George used the Winchester only three times on the march—three shots, three kills—then learned the hard truth of the jungle: most fights didn’t reward precision at 600 yards. They rewarded speed, endurance, and the ability to survive disease.
By late May, the Marauders had marched over seven hundred miles. Disease ate the unit alive—malaria, dysentery, typhus. The airfield was taken, but the unit was combat-ineffective. They were evacuated and disbanded.
George never fired his Winchester in combat again.
What He Left Behind
George returned to the United States in July 1944. Promoted to captain, assigned to Fort Benning to train officers in marksmanship and small-unit tactics. He taught what he had learned the hard way: movement in jungle terrain, target identification at distance, independent operations.
He kept the Winchester.
In 1947, he wrote down what happened—not as a memoir, but as a record: weapons, tactics, ballistics, what worked and what didn’t. The manuscript grew to over four hundred pages. The National Rifle Association urged publication.
It was published as Shots Fired in Anger.
It became a classic—clinical, precise, unembellished. A book that treated combat as it was: technical, brutal, and shaped by details most history ignores.

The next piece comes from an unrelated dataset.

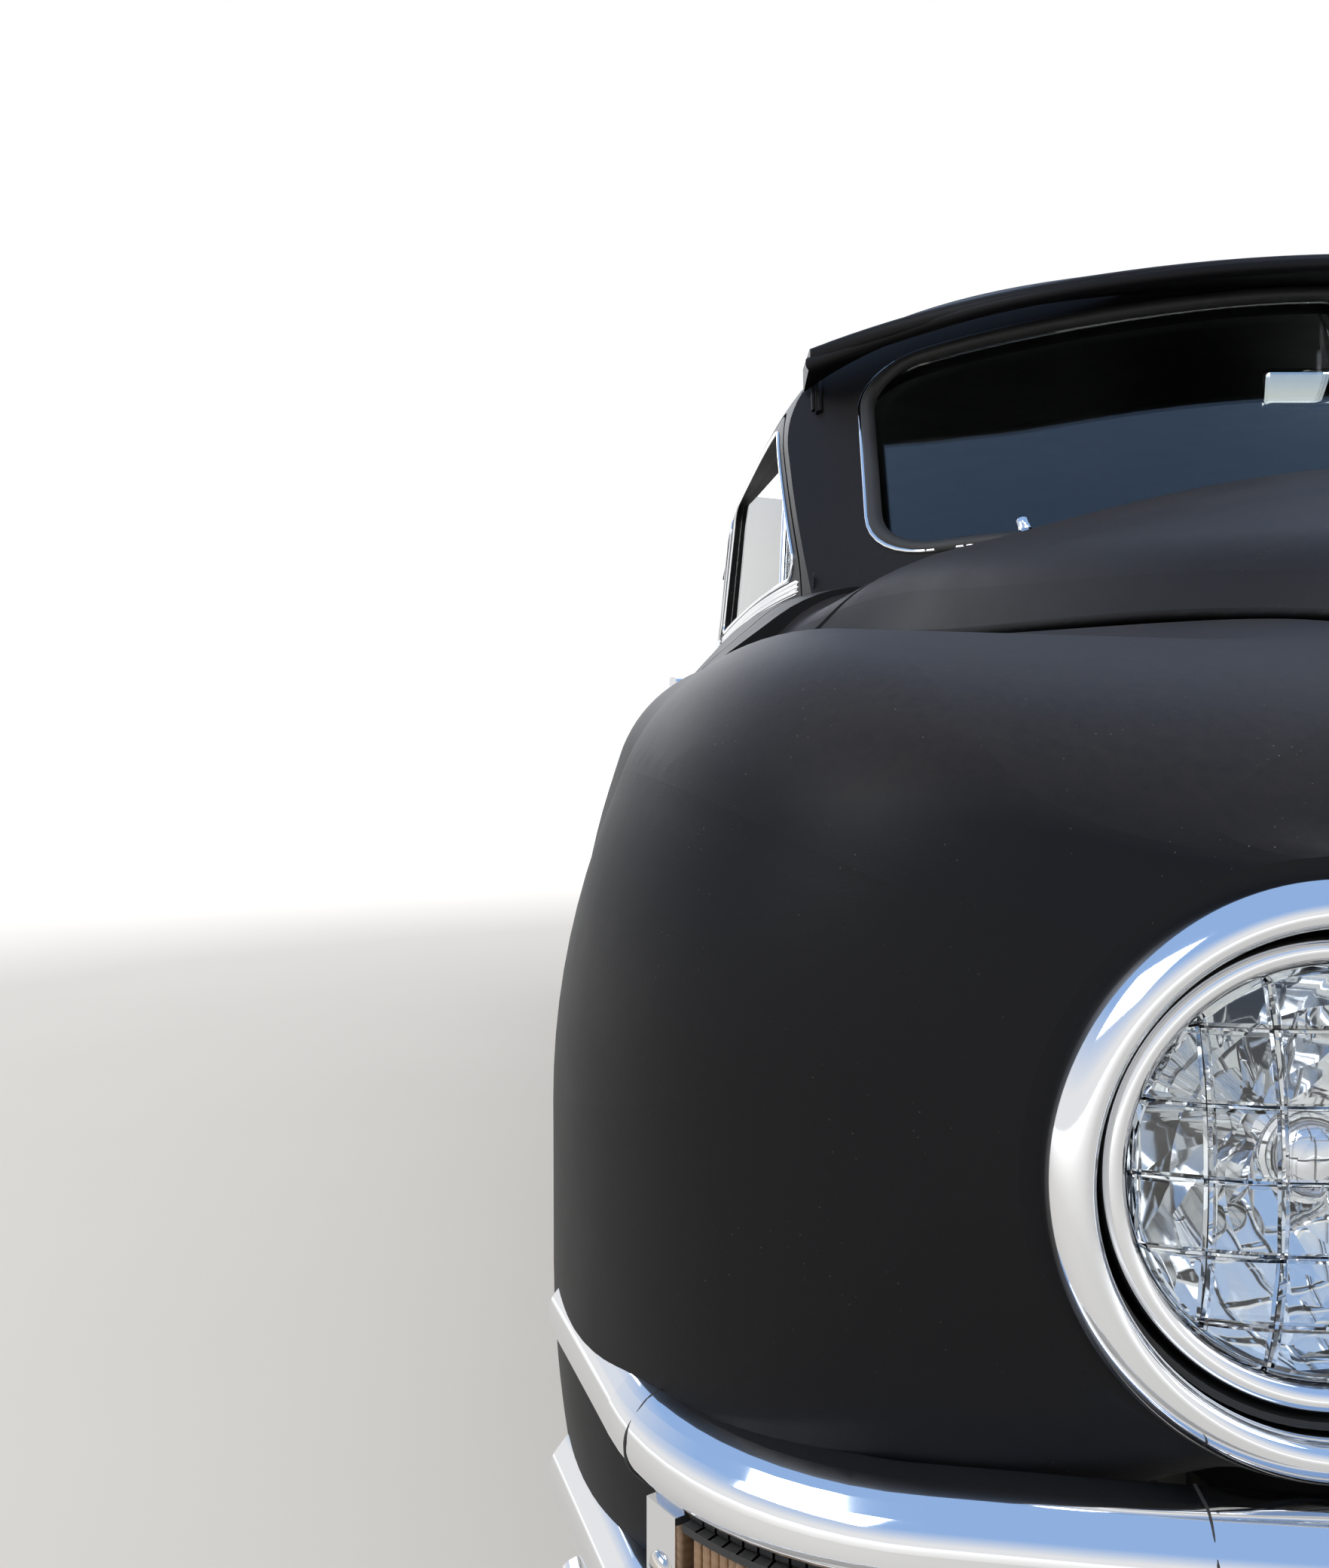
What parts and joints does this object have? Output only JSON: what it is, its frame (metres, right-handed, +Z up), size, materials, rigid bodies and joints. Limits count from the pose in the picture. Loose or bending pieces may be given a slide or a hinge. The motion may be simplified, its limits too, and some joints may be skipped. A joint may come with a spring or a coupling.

George lived long enough to watch the U.S. fight Korea, Vietnam, the Gulf War—watched rifles evolve from Garand to M14 to M16, watched sniping become a formal specialty with dedicated training and gear.
John George died on January 3rd, 2009, at ninety years old.
His Winchester Model 70 was donated to the National Firearms Museum in Fairfax, Virginia. It sits behind glass with a placard, looking like any other hunting rifle.
Most visitors walk past.
But it is not just a rifle.
It is the weapon that proved a state champion with a mail-order scope could outshoot trained military snipers in a jungle where an entire battalion had been bleeding for days.
It is the rifle that cleared the Point Cruz groves in four days when the regiment could not do it in two weeks.
And it is a reminder—quiet, easily missed—that in modern war, sometimes the outcome hinges not on grand strategy, but on one man, one position, and one steady trigger squeeze.